Ketua Bidang Industri Manufaktur Asosiasi Pengusaha Indonesia (Apindo), Bobby Gafur Umar, mengatakan pengusaha siap dikenakan pajak karbon yang rencananya akan diimplementasikan tahun depan. Namun demikian, dia meminta pemerintah untuk mematangkan regulasinya terlebih dahulu.
"Jadi indonesia masih perlu beberapa tahap, baik itu dari peraturannya, perhitungannya, maupun standarisasi dari karbon kredit ini. Artinya regulasinya harus benar dulu, baru kami siap terapkan pajak karbon," ujar Bobby saat dihubungi Katadata, dikutip Rabu (18/10).
Menurut dia, regulasi dari pajak karbon saat ini masih perlu banyak yang harus dimatangkan, mulai dari harganya yang kerap kali berubah-ubah hingga waktu penetapannya. Untuk itu, dia mengatakan, pemerintah harus tegas mengambil sikap terkait hal tersebut.

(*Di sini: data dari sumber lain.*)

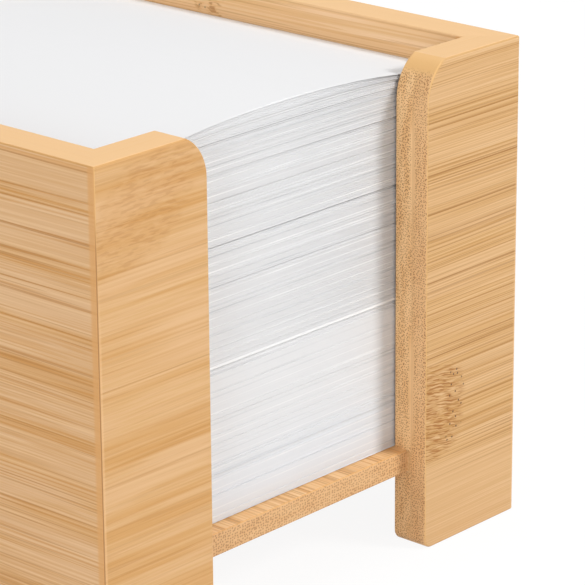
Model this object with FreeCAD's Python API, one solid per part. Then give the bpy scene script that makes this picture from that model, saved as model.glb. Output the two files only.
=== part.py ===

"Dari waktunya saja selalu mundur-mundur, awalnya sempat ada rencana di bulan April penerapan pajak karbon, lalu mundur ke bulan juni, terus mundur lagi ke 2024 atau 2025," kata dia
Namun, dia mengakui, kebijakan bursa karbon tersebut sangat positif karena pemerintah menunjukan upayanya dalam mendorong transisi energi. Hal itu mengingat banyaknya permasalahan di Indonesia akibat polusi dan cuaca ekstrem sehingga diperlukan transisi energi.
"Jadi tidak bisa lagi sekarang orang membuat suatu manufaktur tanpa ada energi bersih dalam perencanaan atau peraturannya,' ujarnya.
Bobby mengatakan, bursa karbon di Indonesia bisa berjalan dengan baik jika regulasinya benar. Pasalnya Indonesia memiliki potensi untuk perdagangan karbon yang sangat besar.
"Jadi saat energi batu bara sudah tergantikan dengan energi hijau, banyak sekali yang akan punya karbon kredit yang akan diperdagangkan," kata dia.
Aturan Pajak Karbon tercantum dalam Undang-Undang Harmonisasi Perpajakan (UU HPP) bukan pajak atas setiap emisi karbon yang dikeluarkan oleh badan usaha.
Badan usaha memiliki dua pilihan bila usahanya mengeluarkan emisi karbon lebih besar dari standar yang telah ditetapkan dalam sektornya, yaitu melakukan pembayaran pajak karbon kepada negara atau mencari carbon converter di pasar karbon.
Indonesia berpotensi memimpin pasar karbon yang diperkirakan mampu menyerap 25 miliar ton karbon dengan sumber daya hutan tropis yang mencapai 125 juta hektare (Ha). Sumber daya tersebut merupakan yang terbesar ketiga di dunia.
Pajak Karbon Diterapkan 2024
Kepala Pusat Kebijakan Sektor Keuangan Badan Kebijakan Fiskal (BKF) Kementerian Keuangan Adi Budiarso mengatakan pelaksanaan pajak karbon baru akan berlaku pada 2024. Aturan penerapan pajak karbon saat ini sedang digodok oleh pemerintah.
Merujuk pada Undang-Undang Harmonisasi Peraturan Perpajakan (UU HPP), nantinya akan ada tiga peraturan untuk mengatur penerapan pajak karbon.
“Di dalam UU HPP itu rencana penerapan pajak karbon pada 2024. Kami sedang melihat perkembangan kesiapan dari industri yang berkomitmen untuk NDC (Nationally Determined Contribution), lalu untuk mekanisme perdagangan carbon cap and trade, dan dari sisi ekonomi,” ujar Adi saat ditemui di sela acara Indonesia Knowledge Forum (IKF), Jakarta, (10/10).
Di sisi lain, Adi mengatakan pajak karbon bertujuan untuk mendorong perubahan kebiasaan masyarakat agar bisa bertransisi ke energi bersih. Dengan begitu diharapkan Indonesia bisa meraih komitmen NDC dan mencapai target Net Zero Emission (NZE) pada 2060.
Sementara itu, Kepala Badan Standarisasi dan Kebijakan Jasa Industri Kementerian Perindustrian Doddy Rahadi mengatakan pemerintah berencana menaikkan harga pajak karbon dari yang sebelumnya hanya Rp 30.000 menjadi Rp 70.000 per kilogram. Namun, rencana tersebut masih dalam tahap pembahasan.
“Tapi, bagi perusahaan yang bisa mengurangi emisi karbon tidak dikenakan pajak. Pajak itu untuk perusahaan yang melebihi batas emisi karbon,” kata dia.